Ehning aussi se posait des questions au paddock : « Après la reconnaissance, tout en admettant que ce parcours était vraiment dur, j’avais des certitudes, et puis quand j’ai vu les fautes s’accumuler, j’ai progressivement changé mes plans initiaux ».
Visiblement, le n°3 mondial a vite trouvé les solutions et Leconte est allé rejoindre Catoki pour un barrage qui allait tourner au championnat d’Allemagne, version « simple messieurs ». Un barrage qu’aucun des deux protagonistes n’a vraiment aimé : « Pas facile de partir en second quand le premier a fait un parcours rapide avec une faute. On ne sait quoi faire : aller vite ou assurer le sans faute. J’ai commencé par la deuxième solution, et puis j’ai fait cette faute dont je suis le seul responsable. J’ai dû accélérer et c’est passé, mais de justesse, » résumait Ehning avec un grand sourire. « Pas facile de partir en premier quand on sait que l’on n’est que deux et que c’est Ehning qui vient après. Normalement, je devrais me réjouir de finir second ce soir, après ce terrible parcours. Et puis après coup, je regrette. Je perds d’un centième de seconde, vous savez ce que ça représente un centième de seconde sur un parcours de 250 mètres ? Trois centimètres et demi ! Flûte, Marcus en a gagné assez de victoires, alors pour trois centimètres et demi, j’aurais pu lui prendre celle-là ». Le jeune Philippe Weishaupt a déjà le sens de la communication. En tout cas voilà un nouvel Allemand fort sympathique, lui qui devait ensuite défendre l’erreur de jeunesse de Simon Delestre qui a un peu forcé Couletto à poursuivre son parcours après s’être écrasé dans l’un des juges de paix de la soirée, la barre de Spa : « J’ai 25 ans, et j’aurais sans doute fait la même chose. C’est à partir de ce genre d’erreur que l’on acquiert de l’expérience. »
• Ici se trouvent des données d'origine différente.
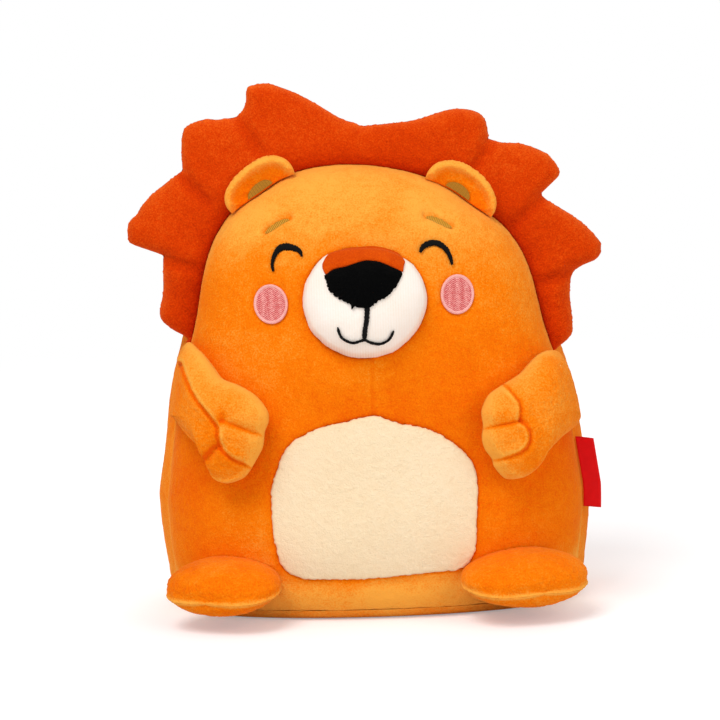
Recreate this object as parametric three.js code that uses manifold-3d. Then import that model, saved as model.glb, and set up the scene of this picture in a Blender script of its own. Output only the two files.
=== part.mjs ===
// A seated plush lion: pile cloth panels sewn over a stuffed body, with a padded mane caught in the seam.
// Millimetres, +Z up, the face towards -Y, the origin on the floor under the middle of the base.
import * as THREE from "three";
import Module from "manifold-3d";
import { mergeVertices } from "three/addons/utils/BufferGeometryUtils.js";

const wasm = await Module();
wasm.setup();

// Body: a dome of cloth, as wide as it is tall, on a flat base
const bodyHalfWidth = 96; // middle to side seam at the widest height
const bodyHeight = 203;
const widestHeight = 52;
const baseSeamHeight = 5; // the panels turn under before they meet the base
const frontBulge = 47; // how far the front panel stands before its seam
const backBulge = 32;
const frontSeamBack = -24; // where the front seam would meet the floor, along y
const frontSeamLean = 14; // how far that seam leans back up to the crown
const gussetWidth = 40;
const gussetNarrowing = 10;
const gussetBulge = 4.8;
const baseCornerReach = 12;
const baseCornerHeight = 18;
const headTaperShare = 0.222;
const headTilt = 0.1; // rise of the crown for each millimetre to the left
const neckNip = 3.7;
const neckHeight = 135;
const neckSpan = 26;
const earDent = 5; // how far the ears' seams pull the outline in
const earDentHeight = 189;
const earDentSpan = 7;
const baseTuckShare = 0.03;
const frontTuckShare = 0.12;
const domePower = 5.8;
const bulgePower = 4;
const crownPower = 0.8;

// Cloth and fill
const cloth = 1.9; // pile cloth, backing and pile together
const trimCloth = 1.4; // thinner cloth of the ears, arms, feet and mane
const seamGap = 0.35;
const fillClearance = 1.1;
const thread = 0.9; // height of satin stitching
const tiny = 1e-3; // step for slopes, as a share

// Pellet pouch in the base
const pouchRadius = 44;
const pouchThickness = 20;
const pouchDepthShare = 0.75;

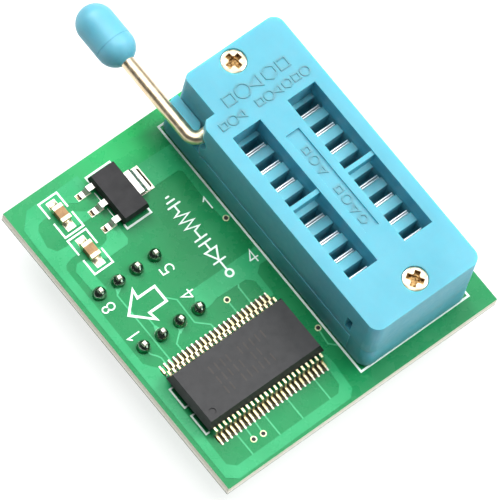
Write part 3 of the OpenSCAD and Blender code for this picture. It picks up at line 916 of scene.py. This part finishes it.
def add_tip(bm, centre, half, low, high, turn):
    """Adds a square post with a chamfered top, turned by an angle in degrees."""
    rings = []
    for reach, height in ((half, low), (half, high - TIP_CHAMFER), (half - TIP_CHAMFER, high)):
        corners = [(reach, reach), (-reach, reach), (-reach, -reach), (reach, -reach)]
        spin = Matrix.Rotation(math.radians(turn), 2)
        rings.append([bm.verts.new((*(Vector(centre) + spin @ Vector(c)), height)) for c in corners])
    add_skin(bm, rings)


def make_via_shades():
    """Dark plugs in the vias: painted shade for the dark look of the open holes."""
    shapes = [ring((low.xy + high.xy) / 2, VIA_SHADE) for low, high in solids("via_barrels")]
    flat_piece("via_shade_plugs", shapes, UNDER - PAD_RISE, TOP + PAD_RISE, BLACK)


# ---------------------------------------------------------------- legend

# Strokes of each digit, in a box one high
DIGITS = {
    "1": [[(0.12, 0.78), (0.36, 1.0), (0.36, 0.0)]],
    "4": [[(0.46, 0.0), (0.46, 1.0), (0.0, 0.32)], [(0.0, 0.32), (0.68, 0.32)]],
    "5": [[(0.6, 1.0), (0.12, 1.0), (0.08, 0.56)] + arc((0.28, 0.31), 0.31, 125, -140)],
    "8": [arc((0.3, 0.76), 0.23, -90, 270, 18), arc((0.3, 0.27), 0.28, 90, 450, 18)],
}


def digit(name, centre, up, height=1.5):
    """A stroke digit about centre; up is the direction of its top."""
    up = Vector(up)
    right = Vector((up.y, -up.x))
    strokes = []
    for line in DIGITS[name]:
        points = [Vector(centre) + right * (x - 0.32) * height + up * (y - 0.5) * height
                  for x, y in line]
        strokes.append(stroke(points, DIGIT_LINE))
    return strokes


def part_outlines():
    """Outlines of the parts: socket, capacitors, regulator and chip."""
    shapes = []
    left, right = SOCKET_LOW.x - 0.1, SOCKET_HIGH.x + 0.04
    front, rear = SOCKET_LOW.y + 0.02, SOCKET_HIGH.y - 0.26
    edge = [(left, front), (right, front), (right, rear), (left, rear)]
    shapes.append(stroke(edge, SOCKET_LINE, closed=True))
    for name in CAPACITORS:
        centre = middle(name + "_body")
        for side in (-1, 1):
            for end in (-1, 1):
                x = centre.x + side * 1.25
                y = centre.y + end * 2.38
                corner = [(x, centre.y + end * 0.35), (x, y), (centre.x - side * 0.02, y)]
                shapes.append(stroke(corner, PART_LINE, caps=False))
    low, high = box("regulator_body")
    for end, edge_y in ((-1, low.y - 0.4), (1, high.y + 0.4)):
        shapes.append(stroke([(low.x + 0.2, edge_y - end * 0.55), (low.x + 0.2, edge_y),
                              (high.x, edge_y), (high.x, edge_y - end * 0.6)], REGULATOR_LINE))
    legs = [middle(node).y for node in REGULATOR_LEGS]
    for first, second in zip(legs, legs[1:]):
        span = sorted((first, second))
        x = low.x - 0.12
        shapes.append(stroke([(x, span[0] + 0.6), (x, span[1] - 0.6)], LEG_MARK))
    for start, end in ((-9.3, -11.9), (-13.05, -15.65)):
        shapes.append(stroke([(CHIP_LOW.x + 0.35, start), (CHIP_LOW.x - 0.1, start),
                              (CHIP_LOW.x - 0.1, end), (CHIP_LOW.x + 0.3, end)], PART_LINE))
    return shapes


def plug_marks():
    """The arrow between the plug's rows and the numbers of its end pins."""
    arrow = [(-2.8, 0.0), (-0.6, -2.1), (-0.77, -1.05), (1.6, -1.05), (1.6, 1.05), (-0.77, 1.05),
             (-0.6, 2.1)]
    shapes = [stroke(arrow, ARROW_LINE, closed=True)]
    row = middle("plug_pin_1").y
    shapes += digit("8", (-4.05, -row - 1.8), (-1, 0))
    shapes += digit("5", (3.95, -row - 2.0), (-1, 0))
    shapes += digit("4", (3.95, row + 1.95), (-1, 0))
    shapes += digit("1", (-3.85, row + 1.65), (-1, 0))
    side = SOCKET_LOW.x - 1.3
    shapes += digit("1", (side, 5.3), (0, 1))
    shapes += digit("4", (side, -2.45), (0, 1))
    return shapes


def circuit_sketch():
    """A plain row of circuit symbols along the board: ground, resistor, capacitor and diode."""
    x = 9.2
    wide = 0.78

    def bar(y, share=1.0):
        return stroke([(x - wide * share, y), (x + wide * share, y)], PART_LINE)

    def wire(start, end):
        return stroke([(x, start), (x, end)], PART_LINE)

    zigzag = [(x, 7.1), (x, 6.3)]
    zigzag += [(x + wide * (1 if k % 2 else -1), 6.05 - 0.45 * k) for k in range(6)]
    zigzag += [(x, 3.55), (x, 2.5)]
    triangle = [(x - wide, 0.8), (x + wide, 0.8), (x, -0.6)]
    ground = [bar(7.2), bar(7.8, 0.62), bar(8.4, 0.22)]
    resistor = [stroke(zigzag, PART_LINE)]
    capacitor = [bar(2.5), bar(1.85), wire(1.85, 0.8)]
    diode = [stroke(triangle, PART_LINE, closed=True), bar(-0.75), wire(-0.75, -2.0)]
    return ground + resistor + capacitor + diode + [ring((x, -2.5), 0.55, 0.3)]


def make_legend():
    """Everything that is printed on the board, in three pieces."""
    flat_piece("legend_outlines", part_outlines(), TOP - SUNK, TOP + INK_RISE, INK)
    flat_piece("legend_plug_marks", plug_marks(), TOP - SUNK, TOP + INK_RISE, INK)
    flat_piece("legend_circuit_sketch", circuit_sketch(), TOP - SUNK, TOP + INK_RISE, INK)


# ---------------------------------------------------------------- moulded and marked details

def dashes(start, step, length, count, skip=()):
    """Flat bars in a row: places from start by step, each bar lying along length."""
    bars = []
    for k in range(count):
        if k not in skip:
            place = Vector(start) + Vector(step) * k
            bars.append(stroke([place - Vector(length) / 2, place + Vector(length) / 2], MARK_LINE))
    return bars


def emblems(start, step, radius, count, skip=()):
    """Plain outlined figures in a row: square, circle, triangle and hexagon, over and over."""
    shapes = []
    for k in range(count):
        if k in skip:
            continue
        place = Vector(start) + Vector(step) * k
        corners = (4, 24, 3, 6)[k % 4]
        turns = [math.tau * (j + 0.5) / corners for j in range(corners)]
        rim = [(place.x + radius * math.cos(a), place.y + radius * math.sin(a)) for a in turns]
        shapes.append(stroke(rim, MARK_LINE, closed=True))
    return shapes


# Width of the raised and lasered lines, how far they stand proud, and the cover's recess
MARK_LINE = 0.2
EMBLEM_RISE = 0.09
BAR_RISE = 0.004
RECESS_DEPTH = 0.25


def make_cover_marks():
    """Plain raised figures where the moulding carries its marks: two rows by the rear screw and
    one down the recess between the windows."""
    centre = middle("socket_cover").x
    screw = middle("cover_screw_rear").y
    top = COVER_TOP
    rows = emblems((centre - 3.2, screw - 3.3), (1.85, 0), 0.85, 5)
    rows += emblems((centre - 5.6, screw - 5.4), (1.25, 0), 0.55, 10, skip=(3,))
    flat_piece("cover_emblems", rows, top - SUNK, top + EMBLEM_RISE, COVER)
    floor = top - RECESS_DEPTH
    figures = emblems((centre, 1.2), (0, -1.4), 0.52, 8, skip=(3,))
    flat_piece("recess_emblems", figures, floor - SUNK, floor + EMBLEM_RISE, COVER)


def make_chip_marks():
    """Faint bars, as a laser leaves them, in three rows on the wide chip."""
    top = CHIP_HIGH.z
    left = CHIP_LOW.x + 4.1
    y = middle("wide_chip_body").y
    pitch, length, row_gap = 0.8, 0.85, 1.35
    bars = []
    for row, count, gap in ((y + row_gap, 10, 4), (y, 8, 5), (y - row_gap, 9, 2)):
        bars += dashes((left, row), (pitch, 0), (0, length), count, skip=(gap,))
    flat_piece("chip_bars", bars, top - SUNK, top + BAR_RISE, LASER_MARK)


# ---------------------------------------------------------------- stage, light and camera

FLOOR_SIZE = 3000
# Colour and strength of the light from all round, and the gamma that the picture is made with
SKY = (0.88, 0.95, 0.97, 1.0)
SKY_STRENGTH = 0.08
GAMMA = 0.9
# The camera: where it stands seen from the point that it aims at, in degrees, how far it is turned
# about its own axis, its distance, its focal length and its sensor's width
AZIMUTH = -55.3
ELEVATION = 66.2
ROLL = 18.0
DISTANCE = 924
FOCAL = 615.1
SENSOR = 36
AIM = Vector((12.69, -1.71, TOP))
# Name, azimuth, elevation, distance, width and height in millimetres, and power in watts
SOFTBOXES = [
    ("tent", 160, 66, 450, (480, 480), 0.92),
    ("right", 72, 48, 450, (220, 220), 1.5),
    ("back", 176, 48, 450, (220, 220), 1.5),
    ("front", 32, 30, 450, (220, 220), 0.48),
    ("overhead", 0, 86, 520, (320, 260), 0.88),
]


def direction(azimuth, elevation):
    a, e = math.radians(azimuth), math.radians(elevation)
    return Vector((math.sin(a) * math.cos(e), -math.cos(a) * math.cos(e), math.sin(e)))


def make_camera():
    """The scene's camera, aimed at AIM from its angle and distance."""
    camera = bpy.data.objects.new("camera", bpy.data.cameras.new("camera"))
    bpy.context.scene.collection.objects.link(camera)
    camera.data.lens = FOCAL
    camera.data.sensor_width = SENSOR
    camera.data.clip_start = 0.01
    camera.data.clip_end = 10
    back = direction(AZIMUTH, ELEVATION)
    camera.location = (AIM + back * DISTANCE) * MM
    level = (-back).to_track_quat("-Z", "Y").to_matrix().to_4x4()
    turn = level @ Matrix.Rotation(math.radians(ROLL), 4, "Z")
    camera.rotation_euler = turn.to_euler()
    bpy.context.scene.camera = camera


def softbox(name, azimuth, elevation, distance, size, power):
    """A white rectangular light that looks at AIM and that the camera can't see."""
    light = bpy.data.lights.new(name, "AREA")
    light.shape = "RECTANGLE"
    light.size, light.size_y = size[0] * MM, size[1] * MM
    light.energy = power
    lamp = bpy.data.objects.new(name, light)
    bpy.context.scene.collection.objects.link(lamp)
    back = direction(azimuth, elevation)
    lamp.location = (AIM + back * distance) * MM
    lamp.rotation_euler = back.to_track_quat("Z", "Y").to_euler()
    lamp.visible_camera = False


def make_stage():
    """A wide sheet of pale paper that the object stands on. It glows a little, as paper lit from
    all round does."""
    bm = bmesh.new()
    bmesh.ops.create_grid(bm, x_segments=8, y_segments=8, size=FLOOR_SIZE / 2)
    bm.transform(Matrix.Translation((0, 0, cad_bounds[0][2] / MM)))
    bm.transform(Matrix.Scale(MM, 4))
    mesh = bpy.data.meshes.new("floor")
    bm.to_mesh(mesh)
    bm.free()
    surface = Surface("floor_paper", roughness=0.9, Specular_IOR_Level=0.1, Emission_Strength=0.8)
    surface.shader.inputs["Emission Color"].default_value = (1.0, 1.0, 1.0, 1.0)
    greys = [(0.3, srgb(140, 140, 140)), (0.7, srgb(146, 146, 146))]
    surface.paint(surface.ramp(surface.noise(60, 2), greys))
    mesh.materials.append(surface.material)
    floor = bpy.data.objects.new("floor", mesh)
    bpy.context.scene.collection.objects.link(floor)


def make_light():
    """A faint even light from all round, the softboxes, and how the picture is made of it."""
    world = bpy.data.worlds.new("studio")
    bpy.context.scene.world = world
    world.use_nodes = True
    background = world.node_tree.nodes["Background"]
    background.inputs["Color"].default_value = SKY
    background.inputs["Strength"].default_value = SKY_STRENGTH
    for settings in SOFTBOXES:
        softbox(*settings)
    bpy.context.scene.view_settings.view_transform = "Standard"
    bpy.context.scene.view_settings.gamma = GAMMA


make_camera()
make_stage()
make_light()
finish_nodes()
make_copper()
make_chip_pads()
make_tinned_pads()
make_bare_laminate()
make_pad_rings()
make_fillets()
make_regulator_leads()
make_plug_joints()
make_via_shades()
make_legend()
make_cover_marks()
make_chip_marks()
Patrice Delaveau est sans doute celui qui, malgré un quatre points (« Une faute que je prends à mon compte ») a fait la meilleure affaire de la soirée. Le chrono rapide de Katchina Mail devait lui permettre de compléter ce podium et d’accéder à la finale de la Coupe du monde à Genève en avril. Un résultat qui permet de revoir les ambitions du début de saison Coupe du monde que s’étaient fixées Laurent Elias : « L’objectif était de voir trois cavaliers qualifiés, mais désormais j’espère en voir un quatrième à Genève », précisait l’entraîneur national de saut d’obstacles à l’issue de cette étape bordelaise.
Mais c’est bien Ehning qui reste le héros de la soirée. Ce centième de seconde restera dans les annales comme l’égalité parfaite entre Ludo Philippaerts et Willi Melliger en 2001. Le public ne s’y est pas trompé, lui qui s’est levé comme un seul homme pour rendre hommage au Centaure allemand.